In this post it may have just been the OP - but I was thinking…a guy who posts 4 words on a discussion board - and then never even comes back to answer the Q’s you asked him in your first post? (Admirable, btw, for its patience and willingness to help). A lot of posters like that seem to have trouble locating their own threads, let alone finding the flag button.

Anyway…it was just weird and I pretty much killed the horse in my post about it anyway.

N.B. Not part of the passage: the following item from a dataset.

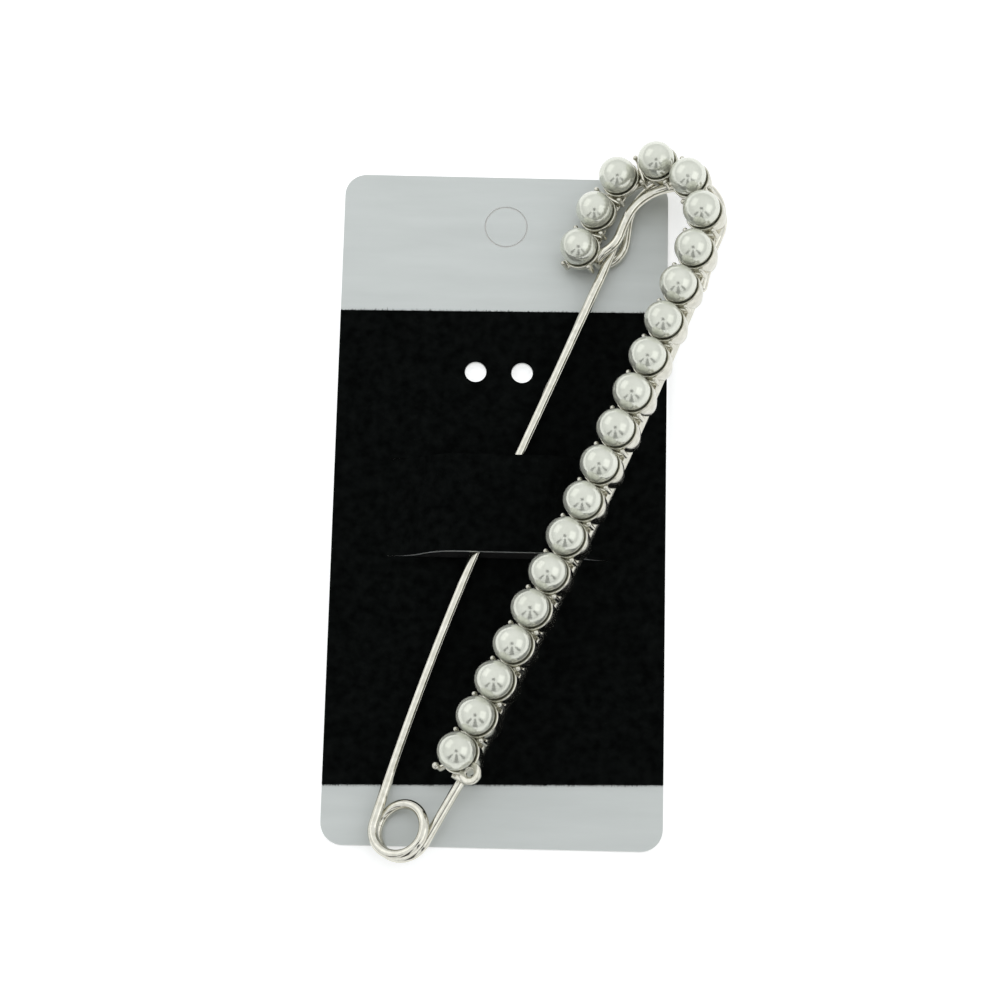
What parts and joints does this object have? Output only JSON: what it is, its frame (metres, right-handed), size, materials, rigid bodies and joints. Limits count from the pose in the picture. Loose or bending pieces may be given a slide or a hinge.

(And like mtnbike I’m pretty impressed by the C-clamp method. But unlike him, I’d actually like to arm wrestle you - you know, just to see…:wink:


#16

I have never actually been very good at arm wrestling or even lifting weights at a gym. I have lost almost every arm wrestling match I have ever had. I am, however, a big, strong, capable person and have always been better at doing real, physical work than any type of training or competitive activity. I usually tell people that I can’t lift weights, but I can lift stuff with no problem. I used to have an upstairs apartment in which I had a Chevy 350 in the hall closet. People would see that and ask how I got it up there. I would tell them I picked it up and carried it up the stairs. It was, of course, disassembled, but it still freaked them out. One person asked me how much the block weighed. I didn’t know, so I set it on a bathroom scale and was quite surprised to find that it was just under 250 pounds. I didn’t think it weighed that much. That’s almost what I weigh!


#17

another car-talk circle-jerk…Dan Mckay never came back…I don’t blame him…


#18

Oh, don’t misunderstand me, I believe you. I just wouldn’t want to arm wrestle you. At least not for money…


#19

Caddyman has put an old phrase to new use, these (discriptive phrase)seem to be a nature of the forum. The one’s I like best are the ones that bring out the scientists, like 200+ posts to determine how much gas is in a tank. I bet two-thirds of those guys would leave their own drain plug loose.